**Work required**
Print the whole listing exactly.

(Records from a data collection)

--- --- ---

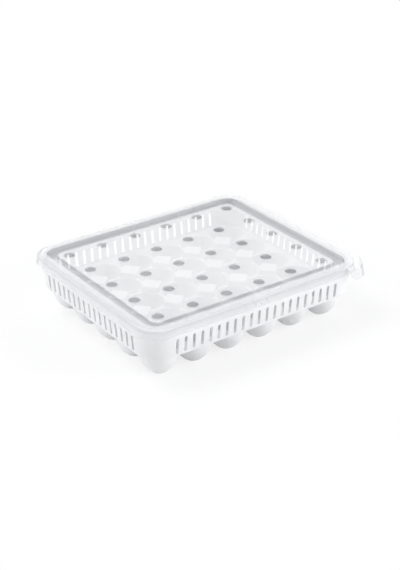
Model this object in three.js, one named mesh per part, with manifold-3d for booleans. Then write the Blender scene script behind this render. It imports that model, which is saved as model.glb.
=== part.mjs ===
// Storage container for thirty eggs: a white tray with slotted walls and a clear lift-off lid.
// Millimetres, +Z up. The origin is on the surface that the container stands on, under the
// middle of its outline. Columns of cups run along X and rows along Y.
//
// The container is two mouldings. Each is given here as its named regions, which meet at
// narrow seams, so that every egg cup, wall and edge can be used on its own.

import * as THREE from 'three';
import { mergeVertices } from 'three/addons/utils/BufferGeometryUtils.js';
import Module from 'manifold-3d';

const wasm = await Module();
wasm.setup();

// Egg cups, in a square grid with a narrow gap between neighbours
const columns = 6;
const rows = 5;
const cupRadius = 23.7;
const cupGap = 0.6;
const cupHeight = 32;
const cupWall = 1.5;
const cupFootRadius = 6;
const cupSides = 12;
const cupArcSteps = 3;

// Deck that joins the cups, with a raised peak between every four
const deckThickness = 1.5;
const peakHeight = 6.5;
const peakTopWidth = 21;
const peakFootWidth = 23.2;

// Slotted wall. Offsets are measured outwards from the centres of the outermost cups.
const wallFootOffset = 30.7;
const wallTopOffset = 34.2;
const wallRise = 37.5;
const wallThickness = 1.6;
const footRounding = 1;

// Rolled rim on top of the wall
const rimOverhang = 1;
const rimThickness = 2;

// Slots in the wall
const slotWidth = 3.7;
const slotLength = 19.4;
const slotAboveDeck = 1.8;
const slotEndMargin = 4.3;
const longSideSlots = 21;
const shortSideSlots = 17;
const slotEndSteps = 3;

// Snap lugs in the middle of the long walls, behind the windows of the lid
const lugMargin = 0.5;
const lugRampShare = 0.3;

// Lid
const lidWall = 1.5;
const lidClearance = 0.3;
const crownThickness = 2;
const crownAbovePanel = 2.5;
const grooveDepth = 5;
const panelEdgeOffset = 13.3;
const panelCornerRadius = 9;
const panelEdgeRounding = 0.8;
const grooveOuterOffset = 24.2;
const shoulderWidth = 8.5;
const shoulderDrop = 3;
const shoulderSteps = 3;
const lidCornerInset = 7.5;
const creaseDepth = 0.5;
const creaseDrop = 0.8;
const skirtDepth = 8;
const skirtFlare = 2;

// Round hole in the lid over each egg
const lidHoleRadius = 7;
const lidHoleSides = 12;

// Windows in the skirt over the snap lugs
const windowWidth = 17;
const windowAboveSkirtFoot = 1.2;
const windowHeight = 4.6;

// Grip lip along the right-hand edge of the lid. Round each corner its reach falls off first,
// then its droop, down to the small end of the lip.
const lipReach = 9.5;
const lipDroop = 15;
const lipFlare = 3;
const lipBelowCrown = 2;
const lipRounding = 0.7;
const lipEndReach = 3.4;
const lipEndDroop = 5.5;
const lipReachAngle = THREE.MathUtils.degToRad(45);
const lipDroopAngle = THREE.MathUtils.degToRad(68);
const lipEndAngle = THREE.MathUtils.degToRad(88);
const lipSteps = 9;

// Seam between two regions of one moulding, steps in a rounded corner, and overrun of cuts
const seam = 0.3;
const cornerSteps = 5;
const overrun = 1;

// Pitch, heights and offsets that follow
const cellPitch = 2 * cupRadius + cupGap;
const halfGridX = (columns - 1) / 2 * cellPitch;
const halfGridY = (rows - 1) / 2 * cellPitch;
const deckTop = cupHeight + deckThickness;
const wallTop = cupHeight + wallRise;
const rimOffset = wallTopOffset + rimOverhang;
const seatHeight = wallTop + rimThickness;
const crownTop = seatHeight + crownThickness;
const panelTop = crownTop - crownAbovePanel;
const grooveFloor = panelTop - grooveDepth;
const skirtFoot = seatHeight - skirtDepth;
const skirtTop = crownTop - shoulderDrop - creaseDrop;
const windowFoot = skirtFoot + windowAboveSkirtFoot;
const skirtInnerOffset = rimOffset + lidClearance;
const lidOffset = skirtInnerOffset + lidWall;
const skirtFootOffset = lidOffset - creaseDepth + skirtFlare;
const lidCornerX = halfGridX + lidCornerInset;
const lidCornerY = halfGridY + lidCornerInset;
const lipTop = crownTop - lipBelowCrown;
const lidRight = halfGridX + lidOffset + lipReach + lipFlare;
const lidLeft = halfGridX + skirtFootOffset;
const middleX = (lidRight - lidLeft) / 2;
const farAway = lidLeft + lidRight;

// Materials
const whitePlastic = new THREE.MeshStandardMaterial({ color: '#f3f4f6', roughness: 0.42, metalness: 0 });
const clearPlastic = new THREE.MeshStandardMaterial({
  color: '#e6eaef',
  roughness: 0.3,
  metalness: 0,
  transparent: true,
  opacity: 0.55,
});

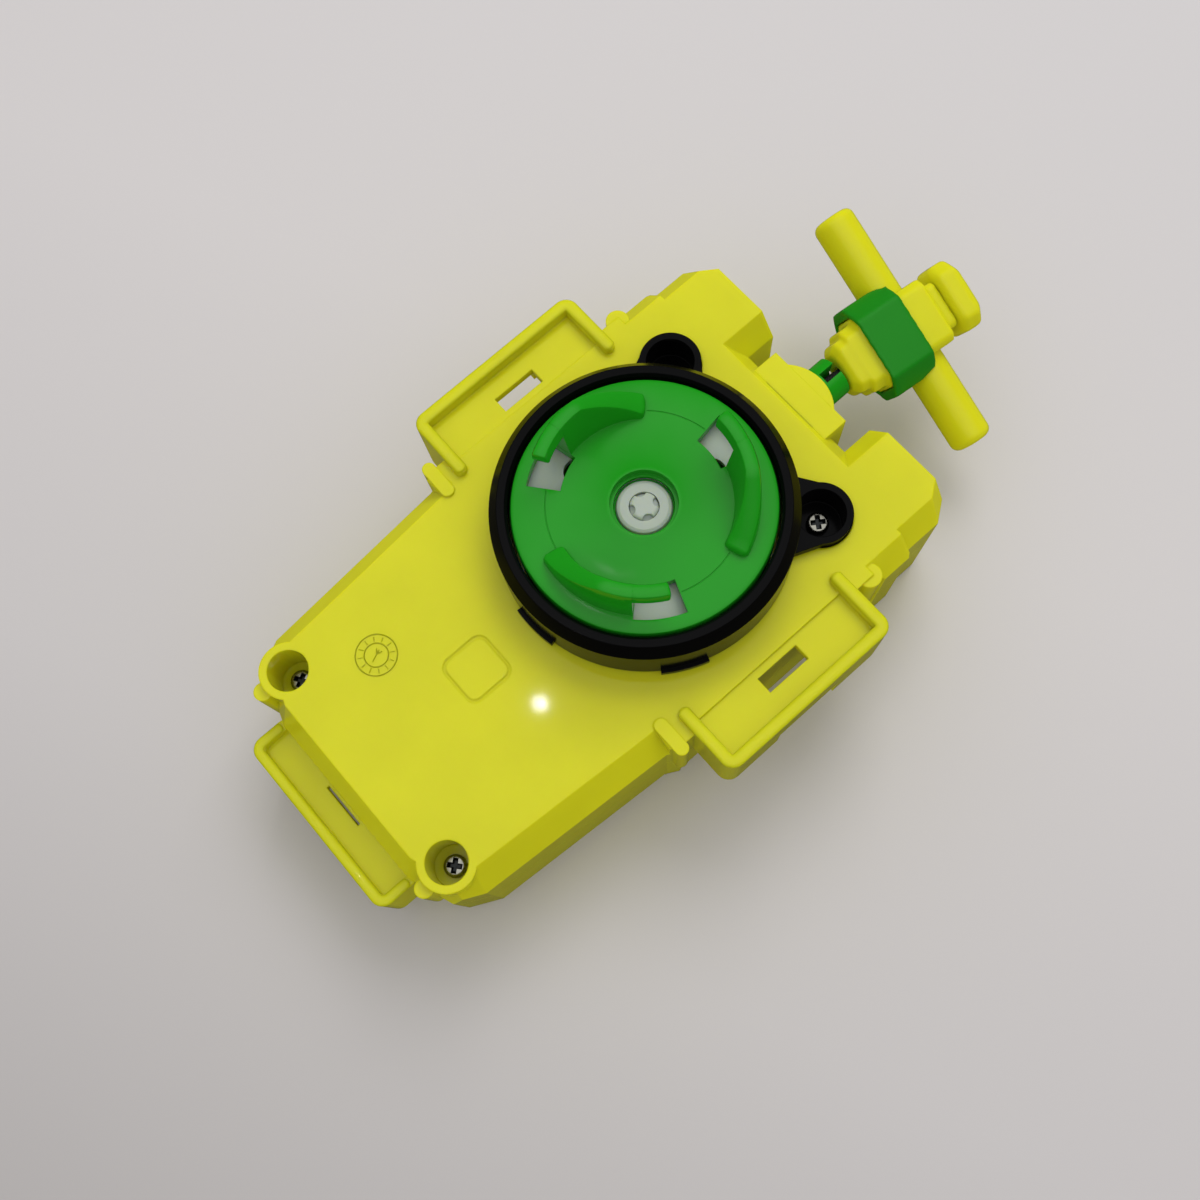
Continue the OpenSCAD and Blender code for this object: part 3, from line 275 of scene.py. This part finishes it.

--- --- ---

**Response below**
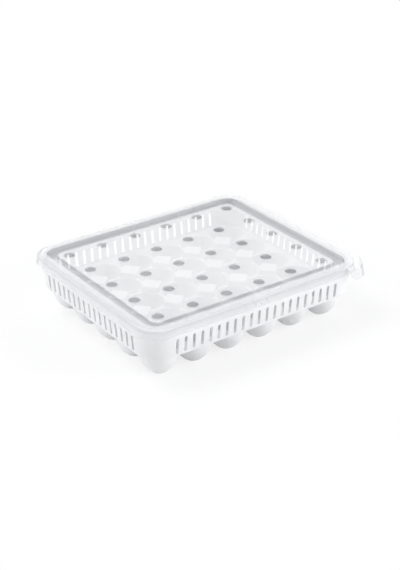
Model this object in three.js, one named mesh per part, with manifold-3d for booleans. Then write the Blender scene script behind this render. It imports that model, which is saved as model.glb.
=== part.mjs ===
// Storage container for thirty eggs: a white tray with slotted walls and a clear lift-off lid.
// Millimetres, +Z up. The origin is on the surface that the container stands on, under the
// middle of its outline. Columns of cups run along X and rows along Y.
//
// The container is two mouldings. Each is given here as its named regions, which meet at
// narrow seams, so that every egg cup, wall and edge can be used on its own.

import * as THREE from 'three';
import { mergeVertices } from 'three/addons/utils/BufferGeometryUtils.js';
import Module from 'manifold-3d';

const wasm = await Module();
wasm.setup();

// Egg cups, in a square grid with a narrow gap between neighbours
const columns = 6;
const rows = 5;
const cupRadius = 23.7;
const cupGap = 0.6;
const cupHeight = 32;
const cupWall = 1.5;
const cupFootRadius = 6;
const cupSides = 12;
const cupArcSteps = 3;

// Deck that joins the cups, with a raised peak between every four
const deckThickness = 1.5;
const peakHeight = 6.5;
const peakTopWidth = 21;
const peakFootWidth = 23.2;

// Slotted wall. Offsets are measured outwards from the centres of the outermost cups.
const wallFootOffset = 30.7;
const wallTopOffset = 34.2;
const wallRise = 37.5;
const wallThickness = 1.6;
const footRounding = 1;

// Rolled rim on top of the wall
const rimOverhang = 1;
const rimThickness = 2;

// Slots in the wall
const slotWidth = 3.7;
const slotLength = 19.4;
const slotAboveDeck = 1.8;
const slotEndMargin = 4.3;
const longSideSlots = 21;
const shortSideSlots = 17;
const slotEndSteps = 3;

// Snap lugs in the middle of the long walls, behind the windows of the lid
const lugMargin = 0.5;
const lugRampShare = 0.3;

// Lid
const lidWall = 1.5;
const lidClearance = 0.3;
const crownThickness = 2;
const crownAbovePanel = 2.5;
const grooveDepth = 5;
const panelEdgeOffset = 13.3;
const panelCornerRadius = 9;
const panelEdgeRounding = 0.8;
const grooveOuterOffset = 24.2;
const shoulderWidth = 8.5;
const shoulderDrop = 3;
const shoulderSteps = 3;
const lidCornerInset = 7.5;
const creaseDepth = 0.5;
const creaseDrop = 0.8;
const skirtDepth = 8;
const skirtFlare = 2;

// Round hole in the lid over each egg
const lidHoleRadius = 7;
const lidHoleSides = 12;

// Windows in the skirt over the snap lugs
const windowWidth = 17;
const windowAboveSkirtFoot = 1.2;
const windowHeight = 4.6;

// Grip lip along the right-hand edge of the lid. Round each corner its reach falls off first,
// then its droop, down to the small end of the lip.
const lipReach = 9.5;
const lipDroop = 15;
const lipFlare = 3;
const lipBelowCrown = 2;
const lipRounding = 0.7;
const lipEndReach = 3.4;
const lipEndDroop = 5.5;
const lipReachAngle = THREE.MathUtils.degToRad(45);
const lipDroopAngle = THREE.MathUtils.degToRad(68);
const lipEndAngle = THREE.MathUtils.degToRad(88);
const lipSteps = 9;

// Seam between two regions of one moulding, steps in a rounded corner, and overrun of cuts
const seam = 0.3;
const cornerSteps = 5;
const overrun = 1;

// Pitch, heights and offsets that follow
const cellPitch = 2 * cupRadius + cupGap;
const halfGridX = (columns - 1) / 2 * cellPitch;
const halfGridY = (rows - 1) / 2 * cellPitch;
const deckTop = cupHeight + deckThickness;
const wallTop = cupHeight + wallRise;
const rimOffset = wallTopOffset + rimOverhang;
const seatHeight = wallTop + rimThickness;
const crownTop = seatHeight + crownThickness;
const panelTop = crownTop - crownAbovePanel;
const grooveFloor = panelTop - grooveDepth;
const skirtFoot = seatHeight - skirtDepth;
const skirtTop = crownTop - shoulderDrop - creaseDrop;
const windowFoot = skirtFoot + windowAboveSkirtFoot;
const skirtInnerOffset = rimOffset + lidClearance;
const lidOffset = skirtInnerOffset + lidWall;
const skirtFootOffset = lidOffset - creaseDepth + skirtFlare;
const lidCornerX = halfGridX + lidCornerInset;
const lidCornerY = halfGridY + lidCornerInset;
const lipTop = crownTop - lipBelowCrown;
const lidRight = halfGridX + lidOffset + lipReach + lipFlare;
const lidLeft = halfGridX + skirtFootOffset;
const middleX = (lidRight - lidLeft) / 2;
const farAway = lidLeft + lidRight;

// Materials
const whitePlastic = new THREE.MeshStandardMaterial({ color: '#f3f4f6', roughness: 0.42, metalness: 0 });
const clearPlastic = new THREE.MeshStandardMaterial({
  color: '#e6eaef',
  roughness: 0.3,
  metalness: 0,
  transparent: true,
  opacity: 0.55,
});

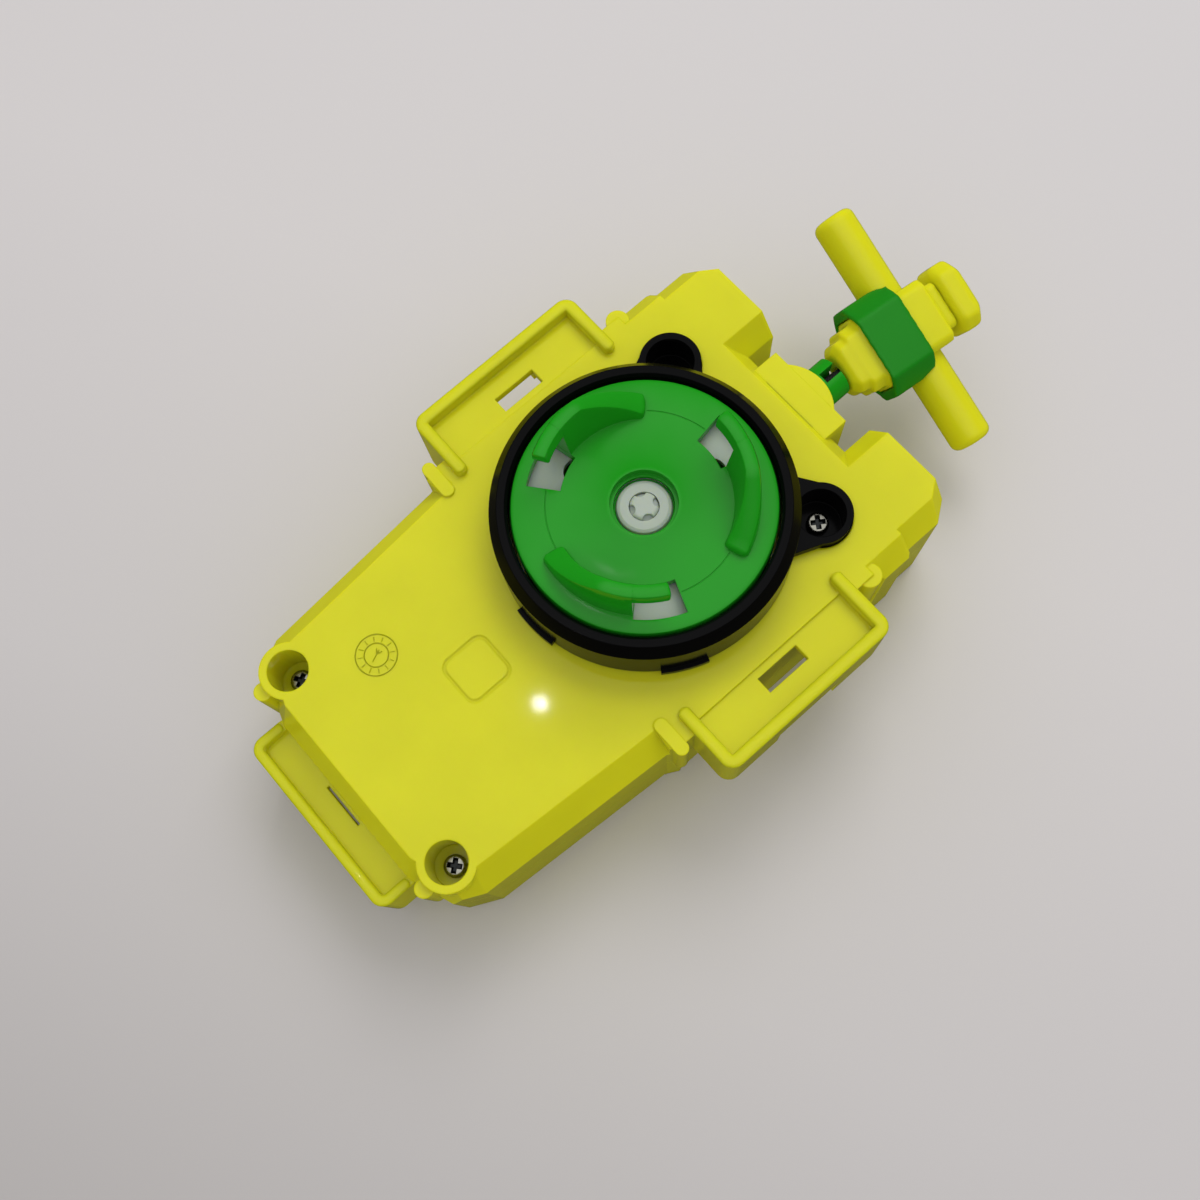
Continue the OpenSCAD and Blender code for this object: part 3, from line 275 of scene.py. This part finishes it.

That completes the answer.